The Independent Commission Against Corruption (ICAC) was created almost 30 years ago. Its investigations have resulted in the unearthing of significant instances of corrupt conduct and, in recent times, the resignation of a number of state MPs, including a Premier of NSW.

ICAC was created and is governed by the Independent Commission Against Corruption Act 1988 (NSW) (‘ICAC Act’), which gives it vast coercive powers to investigate ‘corrupt conduct’. In addition to matters referred to it by Parliament, ICAC may conduct an investigation on its own initiative on a complaint or report made to it. For the purposes of an investigation, ICAC has the power to require a person to appear before it, and to produce documents.
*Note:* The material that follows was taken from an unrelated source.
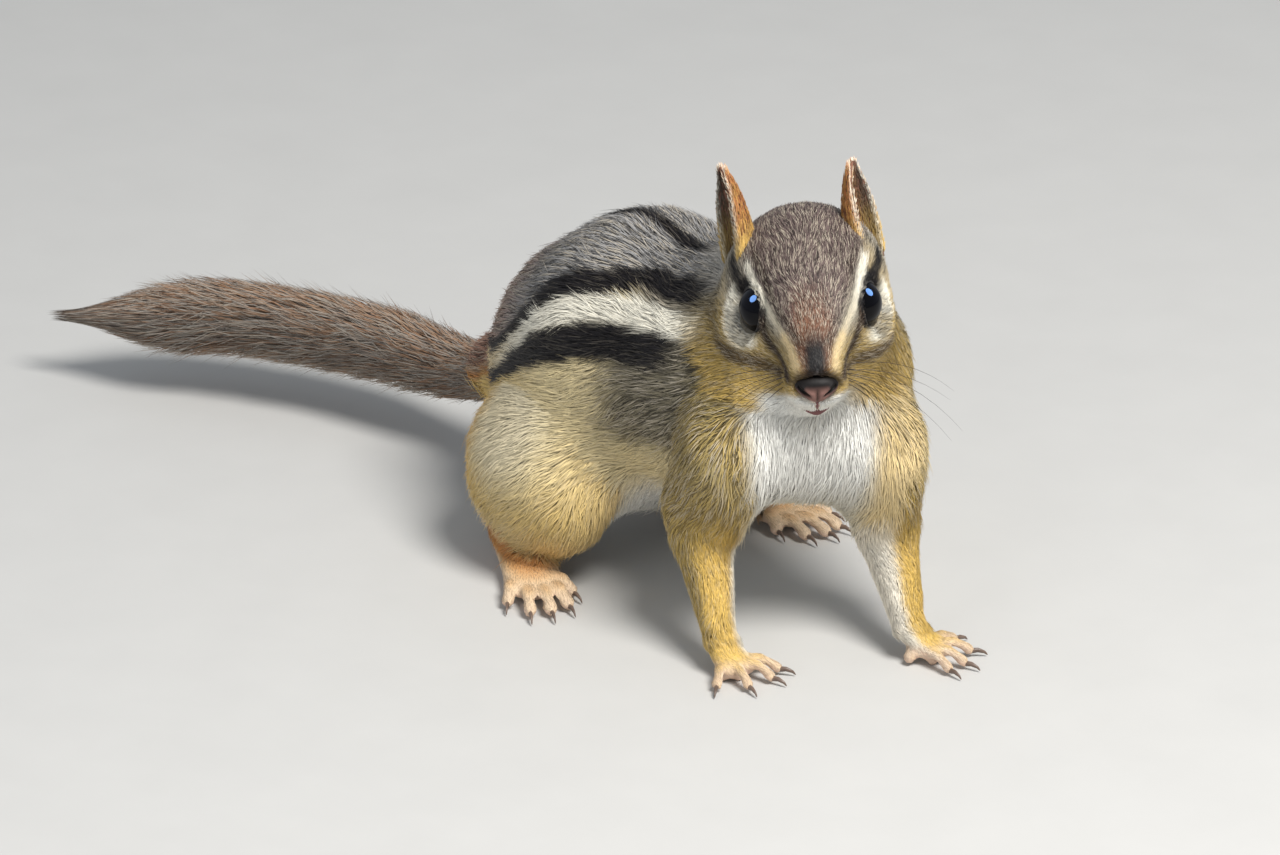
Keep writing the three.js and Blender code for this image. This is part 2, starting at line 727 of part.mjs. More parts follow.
// The gap between the lids widens outwards from the middle of the eyeball, so that the lids
// lie thin on it. Its outline is an almond with its corners towards the nose and the ear.
function lidOpening(side) {
  const halfLong = 2.05;
  const halfTall = 1.78;
  const gaze = gazeOf(side);
  const up = v3(0, 0, 1).projectOnPlane(gaze).normalize();
  const forward = v3(1, 0, 0).projectOnPlane(gaze).projectOnPlane(up).normalize();
  const outline = [];
  const CORNERS = 16;
  for (let i = 0; i < CORNERS; i++) {
    const angle = (2 * Math.PI * i) / CORNERS;
    const along = Math.cos(angle);
    const high = Math.sin(angle) * (1 - 0.12 * along * along);
    outline.push([halfLong * along, halfTall * high - 0.12 * along]);
  }
  const near = 0.4;
  const far = 5;
  const ringAt = (height) =>
    outline.map(([along, high]) =>
      eyeAt(side)
        .addScaledVector(gaze, height)
        .addScaledVector(forward, along * height)
        .addScaledVector(up, high * height),
    );
  const points = [...ringAt(near), ...ringAt(far)];
  points.push(eyeAt(side).addScaledVector(gaze, near), eyeAt(side).addScaledVector(gaze, far));
  const triangles = [];
  for (let i = 0; i < CORNERS; i++) {
    const next = (i + 1) % CORNERS;
    triangles.push(
      [i, next, CORNERS + next],
      [i, CORNERS + next, CORNERS + i],
      [2 * CORNERS, next, i],
      [2 * CORNERS + 1, CORNERS + i, CORNERS + next],
    );
  }
  return outward(points, triangles).intersect(ball(eyeAt(side), 6.2, 14, 10));
}

function onFace(from, direction) {
  const ray = direction.clone().normalize();
  return from.clone().addScaledVector(ray, distanceOut(headLocalField, from, ray, 26));
}

function groove(points, radius) {
  const stations = points.map((at, i) => {
    const rim = i === 0 || i === points.length - 1;
    return { at, wide: rim ? radius * 0.4 : radius, thick: rim ? radius * 0.4 : radius };
  });
  return loft(stations, 4, v3(0.1, 0.2, 0.97).normalize());
}

function mouthCut() {
  const from = v3(4.5, 0, -10.8);
  const line = [];
  for (let angle = -64; angle <= 64; angle += 12.8) {
    const side = Math.abs(angle) / 64;
    const dip = -2.6 + 1.5 * side * side;
    line.push(onFace(from, v3(9.5 * Math.cos(rad(angle)), 9.5 * Math.sin(rad(angle)), dip)));
  }
  const split = [0.2, -1.1, -2].map((z) => onFace(from, v3(9.5, 0, z)));
  return Manifold.union([groove(line, 0.42), groove(split, 0.32)]);
}

function nostril(side) {
  const at = (x, y, z) => v3(x, side * y, z);
  return loft(
    [
      { at: at(17.4, 0.9, -8.1), wide: 0.4, thick: 0.35, cap: 0.2 },
      { at: at(17.4, 1.6, -7.7), wide: 0.75, thick: 0.5 },
      { at: at(16.4, 3.1, -7), wide: 0.45, thick: 0.3, cap: 0.4 },
    ],
    6,
    v3(1, 0, 0.2),
  );
}

function headSolid() {
  let head = headSkin();
  const socket = EYE_DIAMETER / 2 + CUT_GAP;
  for (const side of Object.values(SIDES)) {
    const lids = ball(eyeAt(side), socket + LID_THICKNESS, 18, 12);
    head = head.add(lids).subtract(ball(eyeAt(side), socket, 16, 10)).subtract(lidOpening(side));
    head = head.subtract(nostril(side));
  }
  return head.subtract(mouthCut());
}

// An ear: a tall cup, open to the side and front, that ends in a blunt point
const EAR = {
  left: { base: v3(-11.8, 12.1, 0.4), axis: v3(-0.2, -0.13, 0.96), opening: v3(0.38, 0.92, 0) },
  right: { base: v3(-11.8, -12.5, 0.4), axis: v3(-0.2, -0.13, 0.96), opening: v3(0.5, -0.86, 0) },
};

function earShape(name) {
  const ACROSS = 7;
  const UP = 7;
  const { base, opening } = EAR[name];
  const axis = EAR[name].axis.clone().normalize();
  const across = opening.clone().cross(axis).normalize();
  const open = axis.clone().cross(across).normalize();
  const rings = [];
  for (let v = 0; v <= UP; v++) {
    const t = v / UP;
    const risen = Math.sin((t * Math.PI) / 2) ** 1.1;
    const height = EAR_HEIGHT * risen;
    const taper = Math.max(1 - risen ** 2.4, 0.01) ** 0.62;
    const halfWidth = (EAR_WIDTH / 2) * taper * lerp(0.8, 1.04, Math.min(t * 2.4, 1));
    const curl = rad(lerp(112, 52, t ** 0.7));
    const radius = halfWidth / Math.sin(Math.min(curl, Math.PI / 2));
    const thick = EAR_THICKNESS * lerp(1.15, 0.8, t);
    const ring = [[], []];
    for (let u = 0; u <= ACROSS; u++) {
      const angle = curl * ((2 * u) / ACROSS - 1);
      const cup = radius * (1 - Math.cos(angle));
      const sideways = radius * Math.sin(angle);
      const lean = 0.9 * Math.sin(t * Math.PI);
      const at = base
        .clone()
        .addScaledVector(axis, height)
        .addScaledVector(open, cup - 0.5 * EAR_WIDTH * (1 - t) - lean)
        .addScaledVector(across, sideways);
      const out = across.clone().multiplyScalar(Math.sin(angle)).addScaledVector(open, -Math.cos(angle));
      ring[0].push(at.clone().addScaledVector(out, thick / 2));
      ring[1].unshift(at.clone().addScaledVector(out, -thick / 2));
    }
    rings.push(ring.flat());
  }
  const count = rings[0].length;
  const triangles = [];
  const vertex = (r, s) => r * count + (s % count);
  for (let r = 0; r < UP; r++)
    for (let s = 0; s < count; s++)
      triangles.push(
        [vertex(r, s), vertex(r, s + 1), vertex(r + 1, s + 1)],
        [vertex(r, s), vertex(r + 1, s + 1), vertex(r + 1, s)],
      );
  for (let s = 0; s < ACROSS; s++) {
    const opposite = count - 1 - s;
    triangles.push([vertex(0, s + 1), vertex(0, s), vertex(0, opposite)]);
    triangles.push([vertex(0, s + 1), vertex(0, opposite), vertex(0, opposite - 1)]);
    triangles.push([vertex(UP, s), vertex(UP, s + 1), vertex(UP, opposite)]);
    triangles.push([vertex(UP, s + 1), vertex(UP, opposite - 1), vertex(UP, opposite)]);
  }
  return outward(rings.flat(), triangles);
}

// The tail: a slender core, and flat locks in rings along it, longest on its middle

let seed = 7;
function random() {
  seed = (seed * 1664525 + 1013904223) % 4294967296;
  return seed / 4294967296;
}

function tailSolid() {
  const curve = new THREE.CatmullRomCurve3(TAIL_LINE.slice(1));
  const length = curve.getLength();
  const CORE_STATIONS = 8;
  const coreRadius = (t) => TAIL_CORE_RADIUS * lerp(1.05, 0.7, t * t);
  const core = [];
  for (let i = 0; i <= CORE_STATIONS; i++) {
    const t = i / CORE_STATIONS;
    core.push({ at: curve.getPointAt(t), wide: coreRadius(t), thick: coreRadius(t), cap: i ? 2 : 0.01 });
  }
  const locks = [];
  const ROWS = 10;
  for (let row = 0; row < ROWS; row++) {
    const t = lerp(0.02, 0.97, row / (ROWS - 1));
    const at = curve.getPointAt(t);
    const along = curve.getTangentAt(t);
    const sideways = v3(0, 0, 1).cross(along).normalize();
    const upwards = along.clone().cross(sideways);
    const around = row > ROWS - 2 ? 5 : 6;
    const swell = 1 - 0.22 * Math.max(t - 0.8, 0) * 5;
    for (let k = 0; k < around; k++) {
      const angle = (2 * Math.PI * (k + (row % 2) / 2)) / around + 0.16 * (random() - 0.5);
      const out = sideways.clone().multiplyScalar(Math.cos(angle)).addScaledVector(upwards, Math.sin(angle));
      const across = along.clone().cross(out).normalize();
      const reach = TAIL_HAIR_RADIUS * swell * lerp(0.92, 1.04, random());
      const run = lerp(14, 18, random()) * (row > ROWS - 3 ? 0.85 : 1);
      const point = (forward, outward) =>
        at.clone().addScaledVector(along, forward).addScaledVector(out, outward);
      locks.push(
        loft(
          [
            { at: point(-0.4, coreRadius(t) * 0.45), wide: 1.8, thick: 0.9, cap: 0.1 },
            { at: point(run * 0.3, lerp(coreRadius(t), reach, 0.52)), wide: 3.1, thick: 1.1 },
            { at: point(run * 0.66, lerp(coreRadius(t), reach, 0.88)), wide: 3.2, thick: 0.9 },
            { at: point(run, reach), wide: 0.7, thick: 0.3, cap: 1.2 },
          ],
          3,
          across,
          0.75,
        ),
      );
    }
  }
  const start = TAIL_LINE[1];
  const backwards = start.clone().sub(TAIL_LINE[0]).normalize();
  return largest(
    Manifold.union([loft(core, 7, v3(0, 1, 0)), ...locks]).intersect(gapAhead(start, backwards)),
  );
}

const chipmunk = new THREE.Group();
chipmunk.name = "chipmunk";

const FUR = 0x9a8050;
const SKIN = 0xc09070;

function place(name, shape, color = FUR, roughness = 0.9) {
  const material = new THREE.MeshStandardMaterial({ color, roughness, metalness: 0 });
  const mesh = new THREE.Mesh(geometryOf(shape), material);
  mesh.name = name;
  chipmunk.add(mesh);
}

const toBody = (shape) => shape.transform([...headToBody.elements]);
const inflatedHead = toBody(headSkin(CUT_GAP));

place("torso", trunkSolid());
place("neck", neckSolid());
place("head", largest(toBody(headSolid()).intersect(gapAhead(headBack, towardsNose))));
for (const [name, side] of Object.entries(SIDES)) {
  place(`ear_${name}`, largest(toBody(earShape(name)).subtract(inflatedHead)), 0xc48a50);
  place(`eye_${name}`, toBody(ball(eyeAt(side), EYE_DIAMETER / 2, 14, 9)), 0x14100e, 0.15);
  place(`upper_arm_${name}`, upperArmSolid(name));
  place(`forearm_${name}`, forearmSolid(name));
  place(`fore_paw_${name}`, forePaw(name), SKIN);
  place(`thigh_${name}`, thighSolid(name));
  place(`shank_${name}`, shankSolid(name));
  place(`hind_foot_${name}`, largest(hindFoot(name)), SKIN);
}
place("tail", tailSolid());

const bounds = new THREE.Box3().setFromObject(chipmunk);
const middle = bounds.getCenter(v3(0, 0, 0));
chipmunk.position.set(-middle.x, -middle.y, -bounds.min.z);

export default chipmunk;
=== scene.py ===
"""Dresses a life-size eastern chipmunk's solids: skin, coat, eyes, nose, ears, claws, whiskers and tail.

Lengths are in millimetres in the stance frame: the origin is on the floor between the fore paws, X is
forward, Y is to the animal's left and Z is up. Meshes are made in metres, in the solids' own frame.
"""

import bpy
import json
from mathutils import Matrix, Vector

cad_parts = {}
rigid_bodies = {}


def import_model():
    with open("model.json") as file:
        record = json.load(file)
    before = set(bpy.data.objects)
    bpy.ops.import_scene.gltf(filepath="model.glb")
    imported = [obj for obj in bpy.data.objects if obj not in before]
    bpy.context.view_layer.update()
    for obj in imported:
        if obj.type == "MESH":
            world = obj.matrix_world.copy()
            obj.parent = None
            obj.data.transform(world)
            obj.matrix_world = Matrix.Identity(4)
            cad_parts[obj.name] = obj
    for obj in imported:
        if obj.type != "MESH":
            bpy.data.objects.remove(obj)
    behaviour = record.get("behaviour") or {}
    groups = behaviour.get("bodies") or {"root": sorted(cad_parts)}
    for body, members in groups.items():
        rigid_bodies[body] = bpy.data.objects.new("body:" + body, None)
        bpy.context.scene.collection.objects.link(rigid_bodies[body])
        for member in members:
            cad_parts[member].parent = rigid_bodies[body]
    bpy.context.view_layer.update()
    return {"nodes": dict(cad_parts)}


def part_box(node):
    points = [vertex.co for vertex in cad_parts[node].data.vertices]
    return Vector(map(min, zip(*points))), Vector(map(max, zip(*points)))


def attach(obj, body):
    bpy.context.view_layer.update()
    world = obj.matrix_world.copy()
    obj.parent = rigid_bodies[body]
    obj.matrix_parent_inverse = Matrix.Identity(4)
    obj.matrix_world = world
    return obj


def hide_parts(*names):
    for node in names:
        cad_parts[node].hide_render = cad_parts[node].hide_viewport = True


bl_info = {
    "name": "Life-Size Chipmunk",
    "version": (1, 0, 0),
    "blender": (4, 5, 0),
    "location": "View3D > Sidebar > Chipmunk",
    "description": "Skin, coat, eyes, claws and whiskers on the solids of a standing chipmunk",
    "category": "Add Mesh",
}

import json
import math
from types import SimpleNamespace

import bpy
import numpy as np
from bpy.props import FloatProperty, FloatVectorProperty, IntProperty, PointerProperty
from mathutils import Matrix, Vector
from mathutils.bvhtree import BVHTree

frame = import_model()

MM = 0.001
SIDES = {"left": 1, "right": -1}

# The head's place and its turn in degrees: about Z, Y and X
HEAD_AT = np.array((-7.3, 0.9, 64.0))
HEAD_YAW, HEAD_PITCH, HEAD_ROLL = -32.5, 8.0, 2.5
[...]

If a witness is required to appear before ICAC at a compulsory examination (in private) or a public inquiry, the witness: ‘is not excused from answering any question or producing any document or other thing on the ground that the answer or production may incriminate or tend to incriminate the witness, or on any other ground of privilege, or on the ground of a duty of secrecy or other restriction on disclosure, or on any other ground’ (s 37(2)).

The scope of ICAC’s power to conduct investigations is delimited by the definition of corrupt conduct, provided in ss 7-9 of the ICAC Act. Notably, the definition of corrupt conduct does extend, in specified circumstances, beyond the conduct of a public official.